DHS has set up an email account for exemption requests, but so far the agency has indicated they’ll only be considered on a case-by-case basis.

Fee Impact Clarified

Separate lawsuits, including one led by the US Chamber of Commerce, have challenged the legality of the Trump fee proclamation. The Chamber’s suit said the fee’s impact on innovative start-ups and small businesses, as well as research universities, would dampen innovative capacity in the US.

That same theme was taken up by a bipartisan group of House lawmakers who warned in a letter to the White House last week that the fee would squeeze recruiting at start-ups, “imperiling our nation’s technological leadership and global competitiveness.”

The lawmakers said the White House should change course entirely on the fee and negotiate H-1B reforms with Congress.

Health-care software firm Rimidi Inc. has recruited multiple employees from nearby Georgia Tech University in Atlanta, including one currently working on an H-1B visa.

The company, located outside of major hubs for tech talent, has enough difficulty finding the right workers that it doesn’t limit searches to candidates based on visa status, said Jennifer Ide, Rimidi’s chief administrative officer.

“We certainly don’t go looking for people who are going to require sponsorship,” Ide said.

US Citizenship and Immigration Services has clarified that workers present in the US when H-1B petitions are approved—including recent graduates working on F-1 student visas—wouldn’t be hit with the $100,000 fee.

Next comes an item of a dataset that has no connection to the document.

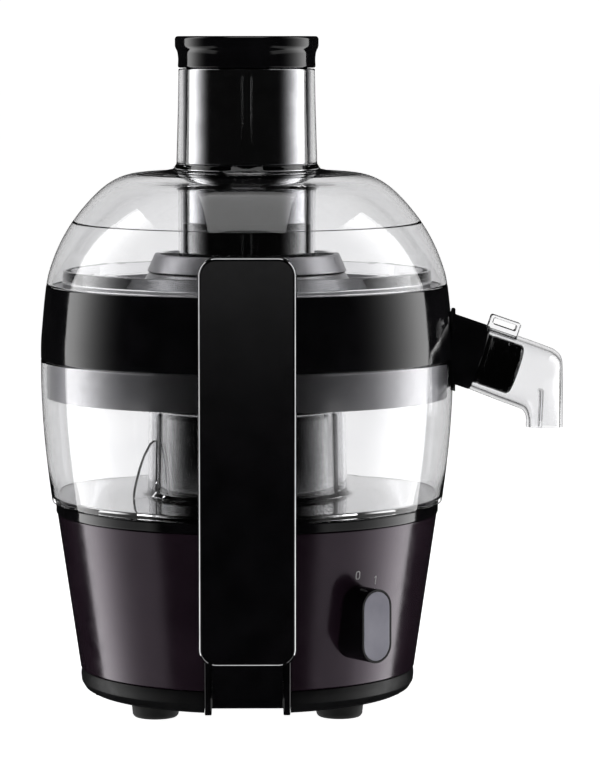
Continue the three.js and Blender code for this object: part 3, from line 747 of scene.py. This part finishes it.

That was a relief to many companies, but anxiety remains high for startups, said Tahmina Watson, an immigration attorney in Seattle.

They’re still blocked from recruiting needed talent from overseas, and circumstances could dictate that graduates of US college graduates leave the country or go through consular processing before petitions are approved.

“Startups are nowhere near financially able to afford this,” Watson said. “It’s going to be a huge problem for the innovation ecosystem.”